I've seen few sites where no such links exist within iframe so, I will have no option to use any link to track down the content.

If you take a look at the below approach by tracking the link then you can notice that I've parsed the content from a webpage which are within Iframe. There is no such link within Iframe to navigate to a new webpage to locate the content. So, I used contentWindow.document instead and found it working flawlessly.

Link to the working code of parsing Iframe content from another site: contentWindow approach

However, my question is: why should i navigate to a new webpage to collect the links as I can see the content in the landing page? I tried using contentWindow.document but it is giving me access denied error. How can I make my below code work using contentWindow.document like I did above?

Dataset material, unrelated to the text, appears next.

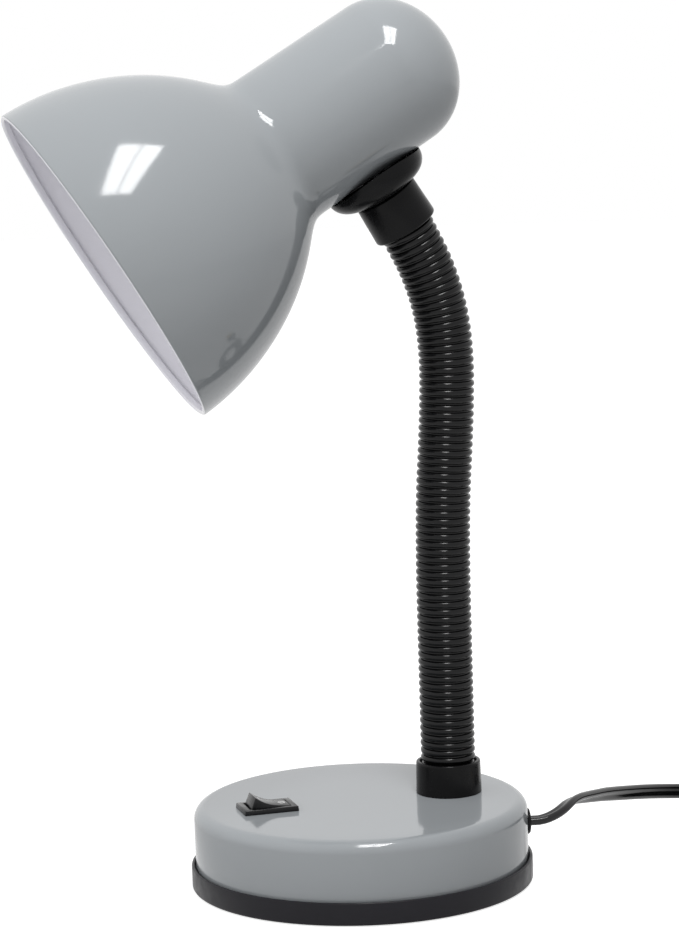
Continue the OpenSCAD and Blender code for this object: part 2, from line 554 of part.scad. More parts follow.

I tried like this but it throws access denied error:

Sub Get_Links()
    Dim IE As New InternetExplorer, HTML As HTMLDocument
    Dim frm As Object, post As Object

    With IE
        .Visible = True
        .Navigate "put here the above link"
        While .Busy = True Or .readyState < 4: DoEvents: Wend
        Set HTML = .document
    End With

    ''the code breaks when it hits the following line "access denied error"

    Set frm = HTML.getElementById("compInfo").contentWindow.document

    For Each post In frm.getElementsByClassName("news")
        With post.getElementsByTagName("a")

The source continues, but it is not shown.